CHE COSA ASCOLTATE SOLITAMENTE? CI SONO GIOVANI BAND CHE INCONTRANO I VOSTRI GUSTI?
– Gli Epitaph rappresentano il nostro punto di incontro, perché ciascuno di noi ha i propri gusti, a volte distanti tra loro. Talvolta, questo porta a diatribe accesissime, ma in generale lo consideriamo una nostra innegabile forza. Come si accennava prima, immergendoci nuovamente in questo mondo, abbiamo scoperto tante nuove gemme, e persino qualche capolavoro attuale. Ma per non tediare e non fare involontarie omissioni, ve ne risparmiamo la lista (anche perché scatenerebbe un altro fervido dibatto al nostro interno!).
TORNIAMO UN MOMENTO A “CLAWS”: ESISTE UN FILO CONDUTTORE TRA I BRANI O SI TRATTA DI CAPITOLI LIRICAMENTE AUTONOMI? VI INTERESSATE DI TEMATICHE OCCULTE? SE SI, CHE PESO HANNO NELLA SCRITTURA DEI TESTI?

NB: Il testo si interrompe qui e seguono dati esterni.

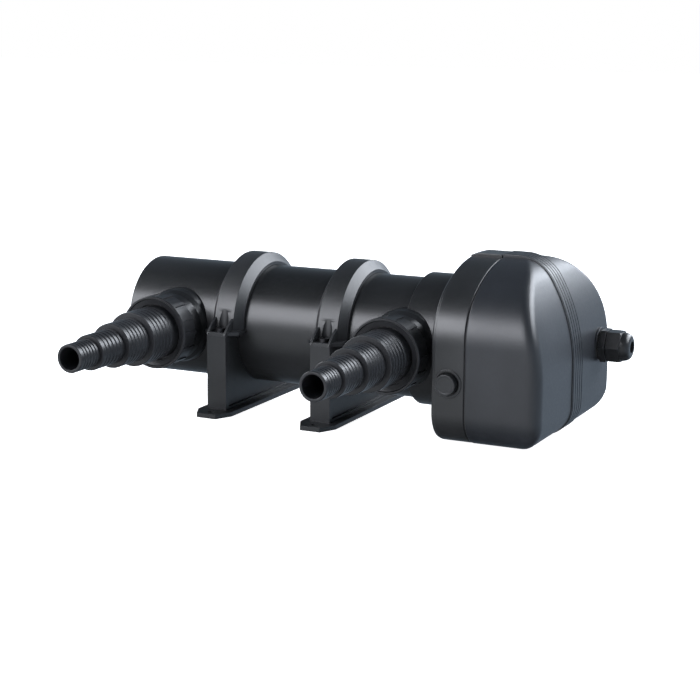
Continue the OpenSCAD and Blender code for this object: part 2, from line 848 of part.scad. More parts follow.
module ballast_choke() {
    x = board_x + board_t;
    color([0.2, 0.2, 0.22]) {
        block([x, -34, axis_h - 13], [x + 18, -8, axis_h + 13]);
        block([x + 3, -37, axis_h - 8], [x + 15, -5, axis_h + 8]);
    }
}

module ballast_capacitors() {
    x = board_x + board_t;
    color([0.1, 0.12, 0.3]) {
        for (z = [-15, 15]) rod_x(x, x + 22, 6.5, 6, axis_h + z);
        for (z = [-20, 20]) block([x, -28, axis_h + z - 3], [x + 11, -12, axis_h + z + 3]);
    }
}

module ballast_chips() {
    x = board_x + board_t;
    color([0.08, 0.08, 0.08]) for (z = [-12, 0, 12])
        block([x, 18, axis_h + z - 5], [x + 4.5, 27, axis_h + z + 5]);
}

module terminal_block() {
    x = board_x + board_t;
    color([0.15, 0.45, 0.2]) difference() {
        block([x, 33, axis_h - 20], [x + 13, 45, axis_h + 20]);
        for (z = [-15:10:15]) {
            rod_x(x + 6, x + 14, 2.6, 38, axis_h + z, 24);
            translate([x + 4, 40, axis_h + z]) rotate([-90, 0, 0])
                cylinder(r = 1.8, h = 6, $fn = 24);
        }
    }
}

module reed_switch() {
    color([0.3, 0.6, 0.4]) {
        rod_x(head_x + 4.5, head_x + 20, 1.5, 0, axis_h + pocket_wall_r + 1.55, 24);
    }
}

water_housing();
end_cap();
rear_saddle();
front_saddle();
rear_strap();
front_strap();
strap_screws();
sleeve_support();
interlock_magnet();
inlet_tail();
inlet_gasket();
inlet_nut();
outlet_tail();
outlet_gasket();
outlet_nut();
bayonet_ring();
head_base();
head_cover();
cover_seal();
cover_screws();
lock_button();
button_spring();
gland_body();
gland_nut();
gland_seal();
gland_washer();
gland_locknut();
spigot_orings();
quartz_sleeve();
sleeve_oring();
sleeve_clamp();
uv_lamp();
lamp_base();
lamp_pins();
lamp_holder();
lamp_leads();
chassis_plate();
chassis_screws();
ballast_board();
ballast_choke();
ballast_capacitors();
ballast_chips();
terminal_block();
reed_switch();
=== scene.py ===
"""UV clarifier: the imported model's looks.

Lengths are millimetres, except those of materials, lights and camera, which are metres.
"""

import math

import bmesh
import bpy
import numpy as np
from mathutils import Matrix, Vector


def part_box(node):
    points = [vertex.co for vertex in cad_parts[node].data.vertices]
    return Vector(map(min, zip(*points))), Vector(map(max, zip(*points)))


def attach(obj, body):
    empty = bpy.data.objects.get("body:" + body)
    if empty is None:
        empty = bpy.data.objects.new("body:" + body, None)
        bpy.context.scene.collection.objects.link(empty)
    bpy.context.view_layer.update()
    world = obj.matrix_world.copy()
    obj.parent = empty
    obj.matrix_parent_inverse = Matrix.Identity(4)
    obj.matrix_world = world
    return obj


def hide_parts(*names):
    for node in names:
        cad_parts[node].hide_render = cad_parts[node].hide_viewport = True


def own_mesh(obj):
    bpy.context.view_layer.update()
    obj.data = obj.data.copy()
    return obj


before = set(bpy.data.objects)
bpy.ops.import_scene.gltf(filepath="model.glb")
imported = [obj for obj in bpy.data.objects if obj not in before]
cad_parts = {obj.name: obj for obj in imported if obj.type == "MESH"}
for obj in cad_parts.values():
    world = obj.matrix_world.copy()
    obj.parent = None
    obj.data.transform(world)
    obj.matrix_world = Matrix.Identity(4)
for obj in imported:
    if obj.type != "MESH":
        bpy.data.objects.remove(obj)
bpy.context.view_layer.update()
MM = 0.001


def box_mm(node):
    """A node's lowest and highest corners in millimetres."""
    low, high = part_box(node)
    return np.array(low) / MM, np.array(high) / MM


# ---- Places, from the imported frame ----
CAP_LOW, CAP_HIGH = box_mm("end_cap")
BASE_LOW, BASE_HIGH = box_mm("head_base")
COVER_LOW, COVER_HIGH = box_mm("head_cover")
BUTTON_LOW, BUTTON_HIGH = box_mm("lock_button")
GLAND_LOW, GLAND_HIGH = box_mm("gland_washer")

AXIS_Z = (CAP_LOW[2] + CAP_HIGH[2]) / 2
BAND_H, BAND_FACE_H = 1.6, 0.8
SEAM_X = COVER_LOW[0]
END_X = COVER_HIGH[0] - BAND_FACE_H
HEAD_TOP = COVER_HIGH[2] - BAND_H
HEAD_HALF = COVER_HIGH[1]
BASE_TOP = BASE_HIGH[2] - BAND_H
BASE_HALF = BASE_HIGH[1]
BASE_FRONT = box_mm("cover_seal")[0][0]
BUTTON_X = (BUTTON_LOW[0] + BUTTON_HIGH[0]) / 2
BUTTON_Z = (BUTTON_LOW[2] + BUTTON_HIGH[2]) / 2
GLAND_Y = (GLAND_LOW[1] + GLAND_HIGH[1]) / 2
GLAND_Z = (GLAND_LOW[2] + GLAND_HIGH[2]) / 2

# ---- Shape of the head ----
BASE_DEPTH = 25.8
HEAD_X = SEAM_X - BASE_DEPTH
SHELL = 3.0
SPRING_Z, SHOULDER_R, FOOT_R = 72.0, 44.0, 24.0
CROWN_R, CROWN_BACK, BROW_Z, TOE_R = 28.0, 41.8, 49.0, 22.0
EDGE_R = 8.5
SCREW_SPOTS, SCREW_HOLE_R = [(60, 16), (-60, 16), (50, 98), (-50, 98)], 4.0

# ---- Band over the head ----
BAND_HALF, BAND_ROOT, BAND_SHIFT = 10.4, -3.4, 1.6
GROOVES = [-9.0, -4.5, 0.0, 4.5, 9.0]

# ---- Lock button ----
BUTTON_STEP, BUTTON_TRAVEL = HEAD_HALF - 6.5, 3.5
BUTTON_R, BUTTON_FLANGE_R, BUTTON_STEM_R, BUTTON_STEM = 7.5, 9.0, 3.0, 13.0
BEZEL_R, BEZEL_MOUTH_R, BEZEL_BORE_R = 10.3, 8.4, 7.7
BUTTON_HOLE_R, BUTTON_HOLE_DEPTH = 9.4, 9.0

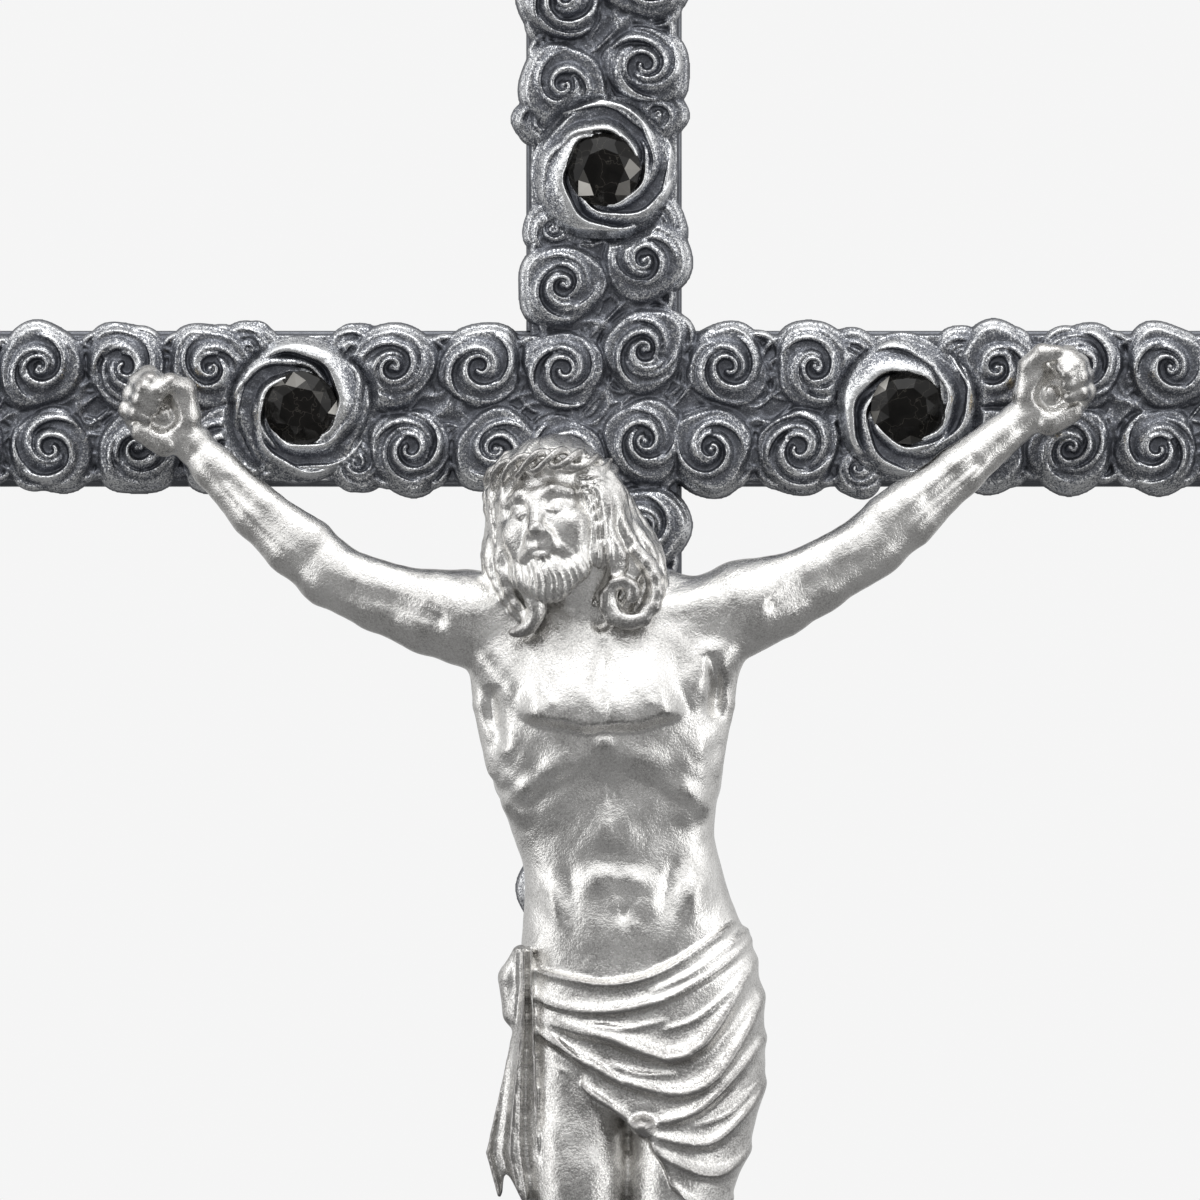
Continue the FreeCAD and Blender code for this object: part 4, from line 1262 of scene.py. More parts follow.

– Direi che un vero filo conduttore non c’è, ciascuno dei pezzi di “Claws” ha una propria emozione fondante: terrore, melanconia per un passato mai realizzatosi, lussuria, rassegnazione, odio implacabile. Riguardo l’occulto: è una cosa che senza dubbio ci affascina, ma è dai tempi dei Black Hole che non è più una parte importante del nostro universo. Lo lasciamo a chi lo frequenta con ben maggior credibilità!
NEGLI ULTIMI ANNI AVETE CALCATO I PALCHI DI FESTIVAL INTERNAZIONALI MOLTO PRESTIGIOSI. COM’E’ STATA L’ACCOGLIENZA DEL PUBBLICO? AVETE IN PROGRAMMA DI PROSEGUIRE CON L’ATTIVITA’ LIVE?
– La dimensione live è quella che preferiamo, quella che infiamma i nostri entusiasmi. E il pubblico lo percepisce, eccome! Forse le soddisfazioni maggiori le abbiamo avuto in quelle occasioni in cui ci siamo presentati da outsider poco conosciuti, per poi lasciare un segno deciso. Pertanto, la nostra fame di concerti è praticamente inestinguibile. A metà novembre ci imbarcheremo in un nuovo tour europeo, significativamente chiamato “Pacto de Sangre”, con i nostri alleati Procession. Dipendesse da noi, partiremmo domani stesso!